A mensagem que a marca comunica – “em Portugal, havia um segredo bem guardado que o mundo agora começa a descobrir” – é certeira. Durante muito tempo, o país e os seus símbolos ficaram debaixo do fogo da luz dos holofotes, apesar da riqueza da sua cultura e gastronomia. Agora, o mundo lentamente vai tendo a percepção de que ali há algo verdadeiro, saboroso, divertido e cheio de alma. Do ponto de vista simbólico, é bonito ver um ícone popular e acessível, como a sardinha, ser tratado como uma coisa preciosa, artística e até «fashion». É a cultura de rua, os Santos Populares, o cheiro ao verão da brasa, as festas de bairro – agora exportadas com orgulho.

A verdade? Nunca fomos segredo. Fomos é desvalorizados — pelos outros e, pior ainda, por nós próprios. Durante décadas, olhámos para os nossos símbolos com um certo complexo de inferioridade. A sardinha? “Coisa de feira.” A gastronomia popular? “Menos nobre.” Mas agora que a sardinha está nas luzes da ribalta em Manhattan, a pergunta impõe-se:

Vamos continuar a ver o nosso património como coisa menor, ou vamos assumir, com orgulho, que a sardinha é pop, é arte, é identidade?

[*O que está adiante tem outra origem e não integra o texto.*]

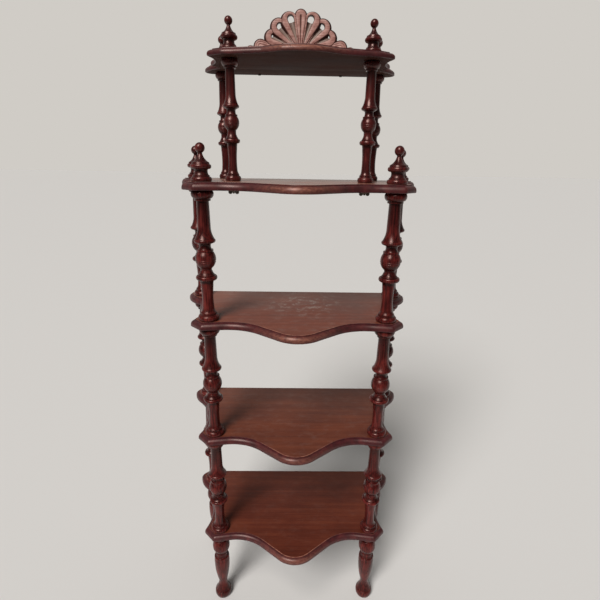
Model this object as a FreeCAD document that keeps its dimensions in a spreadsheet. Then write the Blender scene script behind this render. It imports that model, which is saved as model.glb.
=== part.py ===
import FreeCAD, Part
import os

import Sketcher

# A tall corner-cut etagere of turned and moulded wood, in millimetres.  +X to the right,
# +Y to the back, +Z up; the origin is on the floor, at the middle of the width and the depth.

# Driving dimensions: every one is a cell of the sheet, named by its alias.
SIZES = {
    # Heights of the tiers
    "foot_height": 260,
    "tier_pitch": 360,
    "shelf_thickness": 20,
    "upper_post_length": 280,
    "top_shelf_thickness": 16,
    # Plan of the four lower shelves; distances behind are measured from the front post axis
    "shelf_depth": 384,
    "front_post_spacing": 480,
    "back_post_spacing": 602,
    "nose_reach": 119,
    "back_post_inset": 38.5,
    "nose_half_width": 47,
    "nose_rise": 16,
    "flank_end_from_post": 135,
    "flank_end_ahead": 56,
    "cove_middle_from_post": 90,
    "cove_middle_ahead": 33.5,
    "cove_end_from_post": 40,
    "cove_end_ahead": 30,
    "ear_corner_out": 16,
    "ear_corner_ahead": 38,
    "ear_tip_out": 51,
    "ear_tip_ahead": 2,
    "side_hollow_out": 38,
    "side_point_out": 49,
    "side_point_behind": 117,
    # Plan of the top shelf
    "top_shelf_depth": 283,
    "top_back_setback": 15,
    "upper_front_post_spacing": 340,
    "upper_back_post_spacing": 426,
    "top_nose_reach": 90,
    "upper_back_post_inset": 27,
    "top_nose_half_width": 44,
    "top_nose_rise": 5,
    "top_flank_end_from_post": 80,
    "top_flank_end_ahead": 62,
    "top_cove_middle_from_post": 34,
    "top_cove_middle_ahead": 51,
    "top_cove_end_from_post": 12,
    "top_cove_end_ahead": 46,
    "top_ear_corner_out": 15,
    "top_ear_corner_ahead": 42,
    "top_ear_tip_out": 51,
    "top_ear_tip_ahead": 22,
    "top_side_hollow_out": 42,
    "top_side_point_out": 60,
    "top_side_point_behind": 81,
    # Back ears, alike on every shelf; measured from the back post axis
    "ear_heel_out": 44,
    "ear_heel_behind": 20,
    "back_ear_root_ahead": 50,
    "back_ear_middle_out": 30,
    "back_ear_middle_ahead": 25,
    "back_ear_out": 49,
    "back_ear_corner_out": 29,
    "back_ear_corner_depth": 21,
    # Edge moulding of a shelf: a rounded lower corner, an upright edge, a broad ovolo and a step
    "corner_round": 2.5,
    "edge_height": 5,
    "ovolo_width": 10,
    "step_height": 2.4,
    "step_bevel": 0.6,
    # Turned joints: a tenon under each post or finial passes a shelf into the piece below
    "tenon_radius": 8,
    "tenon_grip": 15,
    "top_tenon_radius": 6,
    "joint_clearance": 0.25,
    "socket_relief": 1,
    # The upper posts are the post turning drawn smaller, and the top finials likewise
    "upper_girth": 0.72,
    "upper_rise": 0.82,
    "top_finial_scale": 0.8,
    # Fastenings of the upper posts
    "bolt_radius": 3,
    "bolt_grip": 30,
    "bolt_tail": 3,
    "washer_radius": 8.5,
    "washer_thickness": 1.6,
    "nut_radius": 6.5,
    "nut_neck_radius": 5,
    "nut_height": 7,
    "wing_span": 28,
    "wing_radius": 5.5,
    "wing_thickness": 2.4,
    "wing_drop": 6,
    # Carved crest: petals fan out from a hinge above the top shelf
    "crest_back_inset": 7,
    "hinge_height": 33,
    "base_half_width": 160,
    "base_step_height": 12,
    "base_shoulder_in": 18,
    "base_top": 8,
    "base_thickness": 9,
    "boss_radius": 14,
    "boss_thickness": 16,
    "groove_start": 30,
    "groove_reach": 99,
    "groove_end_radius": 4,
    "groove_depth": 3,
    "flute_floor": 5,
    # Screws that hold the crest from beneath
    "screw_spacing": 226,
    "screw_radius": 2,
    "screw_grip": 14,
    "screw_head_radius": 5,
    "screw_head_height": 3,
    "screw_head_crown_radius": 3.5,
}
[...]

Se pensarmos em termos de identidade gastronómica e promoção turística, isto é ouro puro. O «Sardine Summer» pode (e deve) ser aproveitado por marcas, confrarias, entidades públicas e criadores culturais como uma plataforma para exportar valores como: a sustentabilidade alimentar (peixe azul, pesca tradicional); o saber-fazer português; e a alegria da vida simples e saborosa.

A sardinha virou pop. E ainda bem. Agora, cabe-nos a nós, cá dentro, valorizar mais o que é nosso, apoiar e dignificar quem a pesca, produz e promove com autenticidade. Convençam-se de que a sardinha não é só alimento — é memória, cultura, alegria e resistência. É símbolo de comunidades, de afetos, de uma economia local que precisa de ser cuidada. Mas também é um terreno fértil para a criatividade, para o humor, para a reinvenção. E sim, até para o design e a moda. O fenómeno global da sardinha é uma oportunidade, mas é também um alerta. Se não formos nós a dar valor ao que é nosso, outros virão e fá-lo-ão por nós — com lucro, sem alma, sem raízes.

Está na hora de proteger receitas tradicionais, apoiar os pescadores, dar visibilidade à cozinha de origem, criar produtos com identidade. Está na hora de afirmar que a sardinha é glocal: local na alma, global na projeção.

Sim, a sardinha chegou à Times Square. Mas agora é urgente que volte a entrar com força nas nossas escolas, nas nossas políticas culturais, nas nossas conversas. Que seja mais do que uma moda: que seja um movimento de orgulho portimonense, algarvio, português!

Não me cansarei de dizer (e escrever) que: Se há espaço para sardinha na montra do mundo, também há espaço para ela no centro da nossa visão de futuro a nível local e regional.

«Portimão, Terra da Sardinha» pode e deve ser uma marca. A nossa marca!

À semelhança de outras cidades, uma plataforma estratégica promotora da cidade, da região e da oferta turística associada à sardinha. Antes que outros cheguem, é fundamental impulsionar e fortalecer «Portimão, Terra da Sardinha» como a nossa marca territorial, por esta desempenhar um papel essencial para o sucesso regional no mundo globalizado e altamente competitivo em que vivemos.